### INSTRUCTIONS FOR THE TASK
Restate the opening lines of the material below word for word, stopping after the line that contains "ring_bore = gauge_neck_radius".

### INFORMATION SUPPLIED
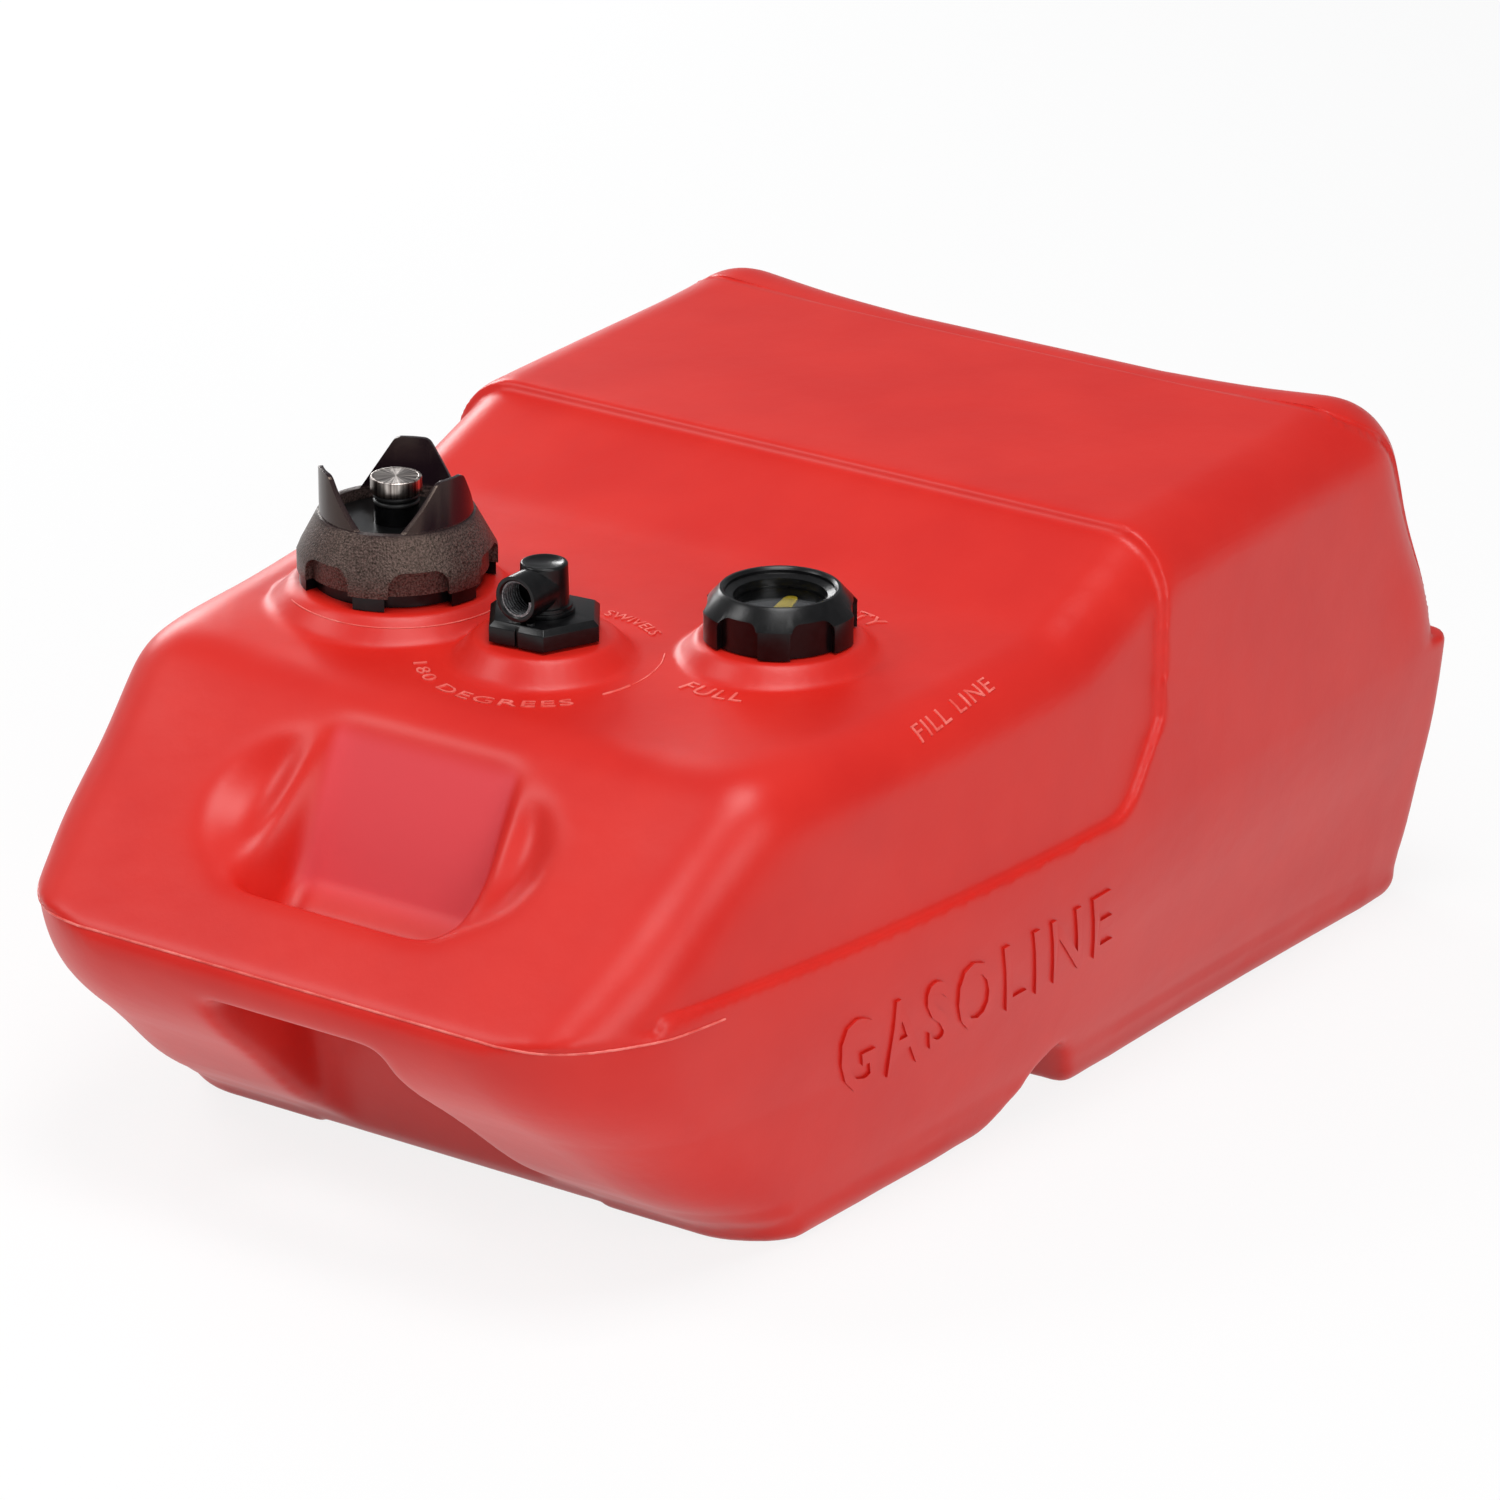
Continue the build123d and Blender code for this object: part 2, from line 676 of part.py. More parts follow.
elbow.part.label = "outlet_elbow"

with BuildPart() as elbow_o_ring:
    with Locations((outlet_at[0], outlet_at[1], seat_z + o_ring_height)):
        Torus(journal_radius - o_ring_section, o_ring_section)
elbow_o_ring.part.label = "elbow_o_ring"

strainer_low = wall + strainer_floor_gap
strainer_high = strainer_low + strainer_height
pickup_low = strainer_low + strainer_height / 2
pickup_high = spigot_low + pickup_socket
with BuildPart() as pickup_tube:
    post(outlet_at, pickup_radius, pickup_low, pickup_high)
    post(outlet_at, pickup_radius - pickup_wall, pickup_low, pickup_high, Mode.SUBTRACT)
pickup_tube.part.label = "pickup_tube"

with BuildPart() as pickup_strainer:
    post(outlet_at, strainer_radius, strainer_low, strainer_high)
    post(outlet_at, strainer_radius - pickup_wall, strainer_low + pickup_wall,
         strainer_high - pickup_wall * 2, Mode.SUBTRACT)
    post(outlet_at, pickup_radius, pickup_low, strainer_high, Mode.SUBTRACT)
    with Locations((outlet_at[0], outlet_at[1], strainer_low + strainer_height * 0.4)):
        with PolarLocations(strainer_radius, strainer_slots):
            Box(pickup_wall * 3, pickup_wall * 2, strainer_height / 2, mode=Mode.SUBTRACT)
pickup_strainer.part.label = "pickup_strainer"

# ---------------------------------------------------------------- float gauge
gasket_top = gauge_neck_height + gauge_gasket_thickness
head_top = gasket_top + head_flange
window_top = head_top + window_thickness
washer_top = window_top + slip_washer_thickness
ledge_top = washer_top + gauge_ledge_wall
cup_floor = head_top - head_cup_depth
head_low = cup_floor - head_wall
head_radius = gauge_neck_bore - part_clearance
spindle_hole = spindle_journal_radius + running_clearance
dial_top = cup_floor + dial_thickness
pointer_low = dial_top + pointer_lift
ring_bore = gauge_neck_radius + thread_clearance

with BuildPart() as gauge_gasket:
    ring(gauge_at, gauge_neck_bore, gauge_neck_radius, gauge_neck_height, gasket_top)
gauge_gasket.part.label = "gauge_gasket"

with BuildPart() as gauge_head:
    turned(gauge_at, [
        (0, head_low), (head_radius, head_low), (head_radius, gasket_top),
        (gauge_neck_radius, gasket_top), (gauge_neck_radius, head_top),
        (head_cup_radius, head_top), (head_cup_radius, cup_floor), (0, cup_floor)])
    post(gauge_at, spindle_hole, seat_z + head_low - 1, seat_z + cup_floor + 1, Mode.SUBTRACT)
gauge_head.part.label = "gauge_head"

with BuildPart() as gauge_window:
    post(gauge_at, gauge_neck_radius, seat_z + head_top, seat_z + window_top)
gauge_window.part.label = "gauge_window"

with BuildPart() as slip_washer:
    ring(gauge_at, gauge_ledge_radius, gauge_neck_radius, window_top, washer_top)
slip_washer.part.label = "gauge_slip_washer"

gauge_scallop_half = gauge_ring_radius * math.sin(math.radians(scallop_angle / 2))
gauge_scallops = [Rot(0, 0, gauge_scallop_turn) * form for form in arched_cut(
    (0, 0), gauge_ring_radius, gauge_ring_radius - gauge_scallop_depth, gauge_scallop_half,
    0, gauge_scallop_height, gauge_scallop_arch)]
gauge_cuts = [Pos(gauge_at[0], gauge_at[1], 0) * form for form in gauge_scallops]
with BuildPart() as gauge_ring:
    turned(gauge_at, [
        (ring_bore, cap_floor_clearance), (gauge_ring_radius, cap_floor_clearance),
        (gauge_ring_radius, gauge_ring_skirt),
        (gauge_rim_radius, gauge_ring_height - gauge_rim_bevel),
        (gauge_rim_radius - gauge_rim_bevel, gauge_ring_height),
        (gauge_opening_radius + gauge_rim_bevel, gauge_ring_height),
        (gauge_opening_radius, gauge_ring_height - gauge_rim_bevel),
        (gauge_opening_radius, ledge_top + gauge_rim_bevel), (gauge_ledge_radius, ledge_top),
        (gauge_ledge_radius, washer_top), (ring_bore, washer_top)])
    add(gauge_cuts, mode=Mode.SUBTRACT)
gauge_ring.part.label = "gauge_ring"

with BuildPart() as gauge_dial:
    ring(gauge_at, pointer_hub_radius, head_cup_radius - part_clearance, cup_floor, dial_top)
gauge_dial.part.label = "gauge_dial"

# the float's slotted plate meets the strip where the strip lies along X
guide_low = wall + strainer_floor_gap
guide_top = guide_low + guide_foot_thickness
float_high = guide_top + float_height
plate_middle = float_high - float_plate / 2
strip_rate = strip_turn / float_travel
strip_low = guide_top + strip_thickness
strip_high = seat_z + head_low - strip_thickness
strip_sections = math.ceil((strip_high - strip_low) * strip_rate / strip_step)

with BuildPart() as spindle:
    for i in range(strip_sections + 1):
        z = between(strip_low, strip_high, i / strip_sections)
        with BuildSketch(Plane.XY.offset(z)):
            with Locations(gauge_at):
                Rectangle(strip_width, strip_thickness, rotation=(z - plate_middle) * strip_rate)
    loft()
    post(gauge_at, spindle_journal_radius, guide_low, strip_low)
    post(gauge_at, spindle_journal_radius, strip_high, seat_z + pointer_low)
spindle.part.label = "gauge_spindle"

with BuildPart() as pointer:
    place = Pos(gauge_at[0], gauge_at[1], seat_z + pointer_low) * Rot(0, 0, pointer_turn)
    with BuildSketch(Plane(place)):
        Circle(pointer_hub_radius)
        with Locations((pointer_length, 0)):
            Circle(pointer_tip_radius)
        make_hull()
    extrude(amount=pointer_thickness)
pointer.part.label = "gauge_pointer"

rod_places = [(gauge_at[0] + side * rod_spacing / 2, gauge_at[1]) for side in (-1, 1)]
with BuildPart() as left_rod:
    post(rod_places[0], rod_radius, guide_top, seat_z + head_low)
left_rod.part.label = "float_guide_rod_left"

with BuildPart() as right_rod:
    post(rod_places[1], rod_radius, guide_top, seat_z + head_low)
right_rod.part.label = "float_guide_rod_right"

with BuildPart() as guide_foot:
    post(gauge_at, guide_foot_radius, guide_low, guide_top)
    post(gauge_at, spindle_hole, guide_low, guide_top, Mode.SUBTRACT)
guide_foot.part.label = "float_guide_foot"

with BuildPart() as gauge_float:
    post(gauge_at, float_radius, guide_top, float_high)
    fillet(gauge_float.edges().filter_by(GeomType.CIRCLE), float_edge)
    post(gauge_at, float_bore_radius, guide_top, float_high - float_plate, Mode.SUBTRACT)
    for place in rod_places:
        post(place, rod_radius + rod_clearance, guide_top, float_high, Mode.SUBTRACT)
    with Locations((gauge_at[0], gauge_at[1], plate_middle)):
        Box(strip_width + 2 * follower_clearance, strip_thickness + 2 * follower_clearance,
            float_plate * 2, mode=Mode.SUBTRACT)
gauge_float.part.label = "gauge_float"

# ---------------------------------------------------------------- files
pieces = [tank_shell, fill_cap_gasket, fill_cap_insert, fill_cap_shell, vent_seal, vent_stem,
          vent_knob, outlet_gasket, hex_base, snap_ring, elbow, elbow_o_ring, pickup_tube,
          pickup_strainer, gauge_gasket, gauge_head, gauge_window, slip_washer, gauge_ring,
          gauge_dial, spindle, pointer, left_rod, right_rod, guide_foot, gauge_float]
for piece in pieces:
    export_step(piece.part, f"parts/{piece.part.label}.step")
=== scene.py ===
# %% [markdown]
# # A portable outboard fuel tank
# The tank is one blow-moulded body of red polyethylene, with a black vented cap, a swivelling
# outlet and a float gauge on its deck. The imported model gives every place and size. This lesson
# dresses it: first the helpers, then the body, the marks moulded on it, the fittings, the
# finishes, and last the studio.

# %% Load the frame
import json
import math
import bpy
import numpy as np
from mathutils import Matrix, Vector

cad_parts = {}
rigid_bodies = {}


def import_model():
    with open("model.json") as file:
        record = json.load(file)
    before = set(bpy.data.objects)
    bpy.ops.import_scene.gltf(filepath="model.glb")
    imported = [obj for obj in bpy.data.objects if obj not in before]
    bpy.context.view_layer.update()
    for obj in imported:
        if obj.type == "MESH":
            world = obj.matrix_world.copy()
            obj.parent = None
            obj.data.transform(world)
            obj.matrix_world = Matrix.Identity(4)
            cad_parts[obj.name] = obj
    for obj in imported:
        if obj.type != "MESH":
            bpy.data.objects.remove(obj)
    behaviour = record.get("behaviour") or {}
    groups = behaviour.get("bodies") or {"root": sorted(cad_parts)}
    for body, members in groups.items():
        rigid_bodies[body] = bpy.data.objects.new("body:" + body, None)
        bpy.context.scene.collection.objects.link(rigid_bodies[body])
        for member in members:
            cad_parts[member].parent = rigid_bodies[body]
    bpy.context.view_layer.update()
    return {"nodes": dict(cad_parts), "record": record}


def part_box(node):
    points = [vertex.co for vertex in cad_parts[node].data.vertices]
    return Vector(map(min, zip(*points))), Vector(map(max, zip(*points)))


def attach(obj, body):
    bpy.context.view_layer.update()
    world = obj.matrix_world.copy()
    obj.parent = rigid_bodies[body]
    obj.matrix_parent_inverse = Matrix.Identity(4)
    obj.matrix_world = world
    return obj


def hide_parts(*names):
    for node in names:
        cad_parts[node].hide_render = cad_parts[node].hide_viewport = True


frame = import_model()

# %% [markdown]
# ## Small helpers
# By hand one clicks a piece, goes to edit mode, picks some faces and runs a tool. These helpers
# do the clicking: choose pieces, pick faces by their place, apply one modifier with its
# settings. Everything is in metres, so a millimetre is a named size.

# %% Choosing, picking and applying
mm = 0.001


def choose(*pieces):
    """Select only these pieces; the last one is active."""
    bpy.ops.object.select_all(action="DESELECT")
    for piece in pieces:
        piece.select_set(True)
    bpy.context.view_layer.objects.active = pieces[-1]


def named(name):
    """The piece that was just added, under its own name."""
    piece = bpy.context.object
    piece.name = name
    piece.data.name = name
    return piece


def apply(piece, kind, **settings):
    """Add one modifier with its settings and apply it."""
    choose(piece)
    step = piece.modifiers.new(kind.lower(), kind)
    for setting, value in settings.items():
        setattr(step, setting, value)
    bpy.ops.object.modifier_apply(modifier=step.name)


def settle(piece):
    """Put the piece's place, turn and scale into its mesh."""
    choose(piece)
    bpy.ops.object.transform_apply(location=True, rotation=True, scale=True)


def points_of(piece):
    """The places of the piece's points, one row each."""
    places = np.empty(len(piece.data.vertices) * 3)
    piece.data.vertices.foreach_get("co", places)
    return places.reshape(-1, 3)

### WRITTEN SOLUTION
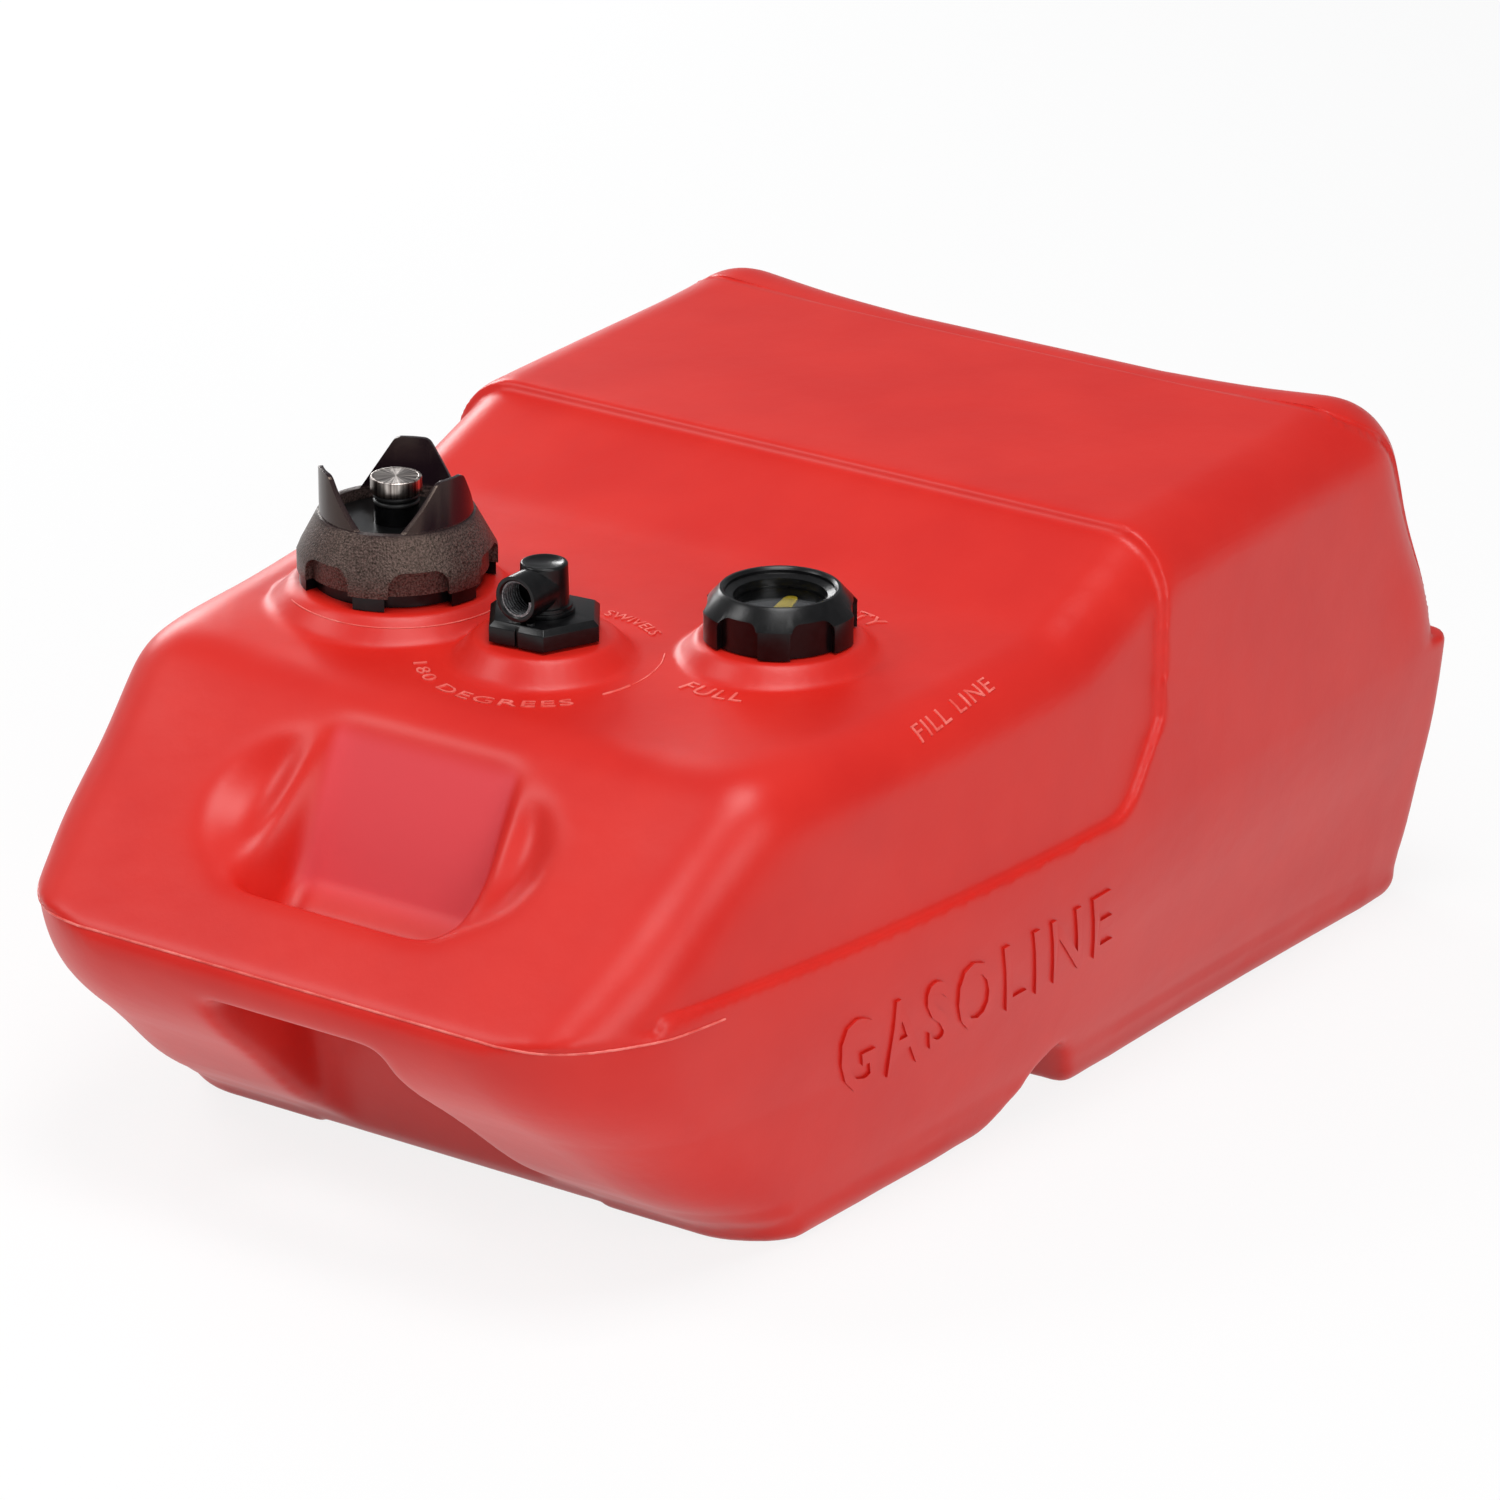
Continue the build123d and Blender code for this object: part 2, from line 676 of part.py. More parts follow.
elbow.part.label = "outlet_elbow"

with BuildPart() as elbow_o_ring:
    with Locations((outlet_at[0], outlet_at[1], seat_z + o_ring_height)):
        Torus(journal_radius - o_ring_section, o_ring_section)
elbow_o_ring.part.label = "elbow_o_ring"

strainer_low = wall + strainer_floor_gap
strainer_high = strainer_low + strainer_height
pickup_low = strainer_low + strainer_height / 2
pickup_high = spigot_low + pickup_socket
with BuildPart() as pickup_tube:
    post(outlet_at, pickup_radius, pickup_low, pickup_high)
    post(outlet_at, pickup_radius - pickup_wall, pickup_low, pickup_high, Mode.SUBTRACT)
pickup_tube.part.label = "pickup_tube"

with BuildPart() as pickup_strainer:
    post(outlet_at, strainer_radius, strainer_low, strainer_high)
    post(outlet_at, strainer_radius - pickup_wall, strainer_low + pickup_wall,
         strainer_high - pickup_wall * 2, Mode.SUBTRACT)
    post(outlet_at, pickup_radius, pickup_low, strainer_high, Mode.SUBTRACT)
    with Locations((outlet_at[0], outlet_at[1], strainer_low + strainer_height * 0.4)):
        with PolarLocations(strainer_radius, strainer_slots):
            Box(pickup_wall * 3, pickup_wall * 2, strainer_height / 2, mode=Mode.SUBTRACT)
pickup_strainer.part.label = "pickup_strainer"

# ---------------------------------------------------------------- float gauge
gasket_top = gauge_neck_height + gauge_gasket_thickness
head_top = gasket_top + head_flange
window_top = head_top + window_thickness
washer_top = window_top + slip_washer_thickness
ledge_top = washer_top + gauge_ledge_wall
cup_floor = head_top - head_cup_depth
head_low = cup_floor - head_wall
head_radius = gauge_neck_bore - part_clearance
spindle_hole = spindle_journal_radius + running_clearance
dial_top = cup_floor + dial_thickness
pointer_low = dial_top + pointer_lift
ring_bore = gauge_neck_radius + thread_clearance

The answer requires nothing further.